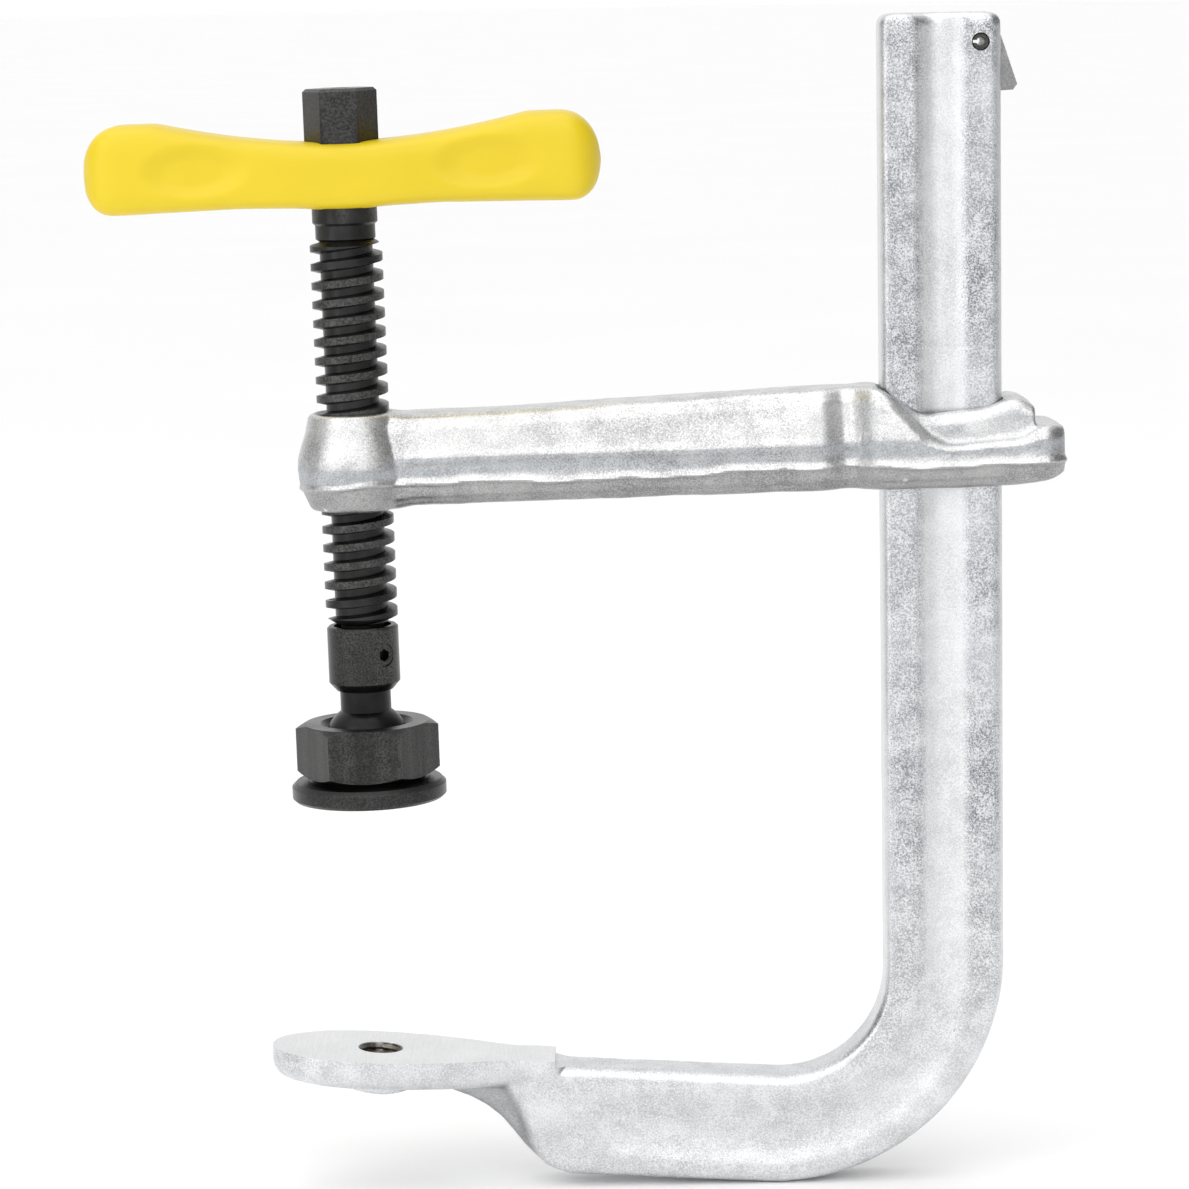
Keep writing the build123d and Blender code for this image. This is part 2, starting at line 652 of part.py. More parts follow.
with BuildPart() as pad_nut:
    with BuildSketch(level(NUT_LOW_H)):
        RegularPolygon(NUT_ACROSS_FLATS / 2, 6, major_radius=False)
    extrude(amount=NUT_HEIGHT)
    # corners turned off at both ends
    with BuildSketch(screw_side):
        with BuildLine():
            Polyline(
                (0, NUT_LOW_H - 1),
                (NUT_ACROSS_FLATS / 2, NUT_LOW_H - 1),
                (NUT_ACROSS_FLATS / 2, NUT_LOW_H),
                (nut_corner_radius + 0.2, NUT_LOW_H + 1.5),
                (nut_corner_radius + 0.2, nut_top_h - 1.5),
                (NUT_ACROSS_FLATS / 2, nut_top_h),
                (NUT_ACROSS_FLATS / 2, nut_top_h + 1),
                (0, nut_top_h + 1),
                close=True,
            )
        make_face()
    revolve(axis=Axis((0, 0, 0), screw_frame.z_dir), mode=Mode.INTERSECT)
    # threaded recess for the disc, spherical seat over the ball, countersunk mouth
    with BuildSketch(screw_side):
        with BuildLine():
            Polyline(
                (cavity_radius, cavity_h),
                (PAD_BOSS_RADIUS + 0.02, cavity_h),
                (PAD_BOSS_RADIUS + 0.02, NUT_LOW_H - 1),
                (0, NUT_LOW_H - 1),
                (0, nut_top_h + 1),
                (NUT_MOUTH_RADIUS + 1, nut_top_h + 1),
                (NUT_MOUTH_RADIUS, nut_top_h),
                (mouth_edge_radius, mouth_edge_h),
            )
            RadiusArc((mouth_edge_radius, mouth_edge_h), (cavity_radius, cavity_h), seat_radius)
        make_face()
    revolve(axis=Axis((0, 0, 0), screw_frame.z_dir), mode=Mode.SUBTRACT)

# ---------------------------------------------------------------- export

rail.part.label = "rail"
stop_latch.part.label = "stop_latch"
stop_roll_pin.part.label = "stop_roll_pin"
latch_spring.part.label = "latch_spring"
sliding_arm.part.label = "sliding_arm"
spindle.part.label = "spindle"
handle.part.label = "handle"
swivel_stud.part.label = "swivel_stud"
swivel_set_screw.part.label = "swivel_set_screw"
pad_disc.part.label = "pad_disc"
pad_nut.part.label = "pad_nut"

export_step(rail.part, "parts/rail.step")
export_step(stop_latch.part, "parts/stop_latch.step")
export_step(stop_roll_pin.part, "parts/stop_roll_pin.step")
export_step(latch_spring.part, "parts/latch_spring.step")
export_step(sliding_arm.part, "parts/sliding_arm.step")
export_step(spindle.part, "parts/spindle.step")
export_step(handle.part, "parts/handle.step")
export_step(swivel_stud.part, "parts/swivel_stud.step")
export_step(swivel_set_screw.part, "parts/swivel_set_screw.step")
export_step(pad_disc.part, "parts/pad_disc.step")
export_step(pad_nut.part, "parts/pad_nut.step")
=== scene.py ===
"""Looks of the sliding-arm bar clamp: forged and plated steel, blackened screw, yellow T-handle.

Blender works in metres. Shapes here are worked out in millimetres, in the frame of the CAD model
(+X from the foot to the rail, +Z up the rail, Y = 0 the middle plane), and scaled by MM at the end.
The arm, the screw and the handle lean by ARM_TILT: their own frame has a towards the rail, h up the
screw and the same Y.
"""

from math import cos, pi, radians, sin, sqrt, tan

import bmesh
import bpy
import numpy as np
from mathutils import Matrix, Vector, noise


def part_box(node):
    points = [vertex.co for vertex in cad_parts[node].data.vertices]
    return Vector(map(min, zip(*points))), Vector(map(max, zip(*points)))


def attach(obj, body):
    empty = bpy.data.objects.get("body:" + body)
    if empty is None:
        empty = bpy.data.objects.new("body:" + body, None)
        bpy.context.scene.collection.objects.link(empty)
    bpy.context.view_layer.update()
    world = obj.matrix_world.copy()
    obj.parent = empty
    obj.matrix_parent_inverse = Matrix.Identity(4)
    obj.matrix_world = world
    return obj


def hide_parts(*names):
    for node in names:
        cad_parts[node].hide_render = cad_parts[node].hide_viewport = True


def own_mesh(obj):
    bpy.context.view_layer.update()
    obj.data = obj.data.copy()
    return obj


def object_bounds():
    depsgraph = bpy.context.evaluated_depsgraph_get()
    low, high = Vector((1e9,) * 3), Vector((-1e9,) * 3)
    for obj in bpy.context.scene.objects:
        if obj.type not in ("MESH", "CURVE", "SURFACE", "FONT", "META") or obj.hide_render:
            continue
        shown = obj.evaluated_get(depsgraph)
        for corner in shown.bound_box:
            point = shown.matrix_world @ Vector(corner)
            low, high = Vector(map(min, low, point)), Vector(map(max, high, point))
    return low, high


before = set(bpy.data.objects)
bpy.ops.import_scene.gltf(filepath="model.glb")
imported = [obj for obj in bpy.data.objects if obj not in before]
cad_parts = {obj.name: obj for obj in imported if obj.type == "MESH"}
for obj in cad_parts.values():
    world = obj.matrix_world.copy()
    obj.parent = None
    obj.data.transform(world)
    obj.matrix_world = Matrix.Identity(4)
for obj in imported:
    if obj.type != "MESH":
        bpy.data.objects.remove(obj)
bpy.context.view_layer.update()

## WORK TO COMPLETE
Within the data above, pick out all lines holding the word "Identity".

## SOLUTION
    obj.matrix_parent_inverse = Matrix.Identity(4)
    obj.matrix_world = Matrix.Identity(4)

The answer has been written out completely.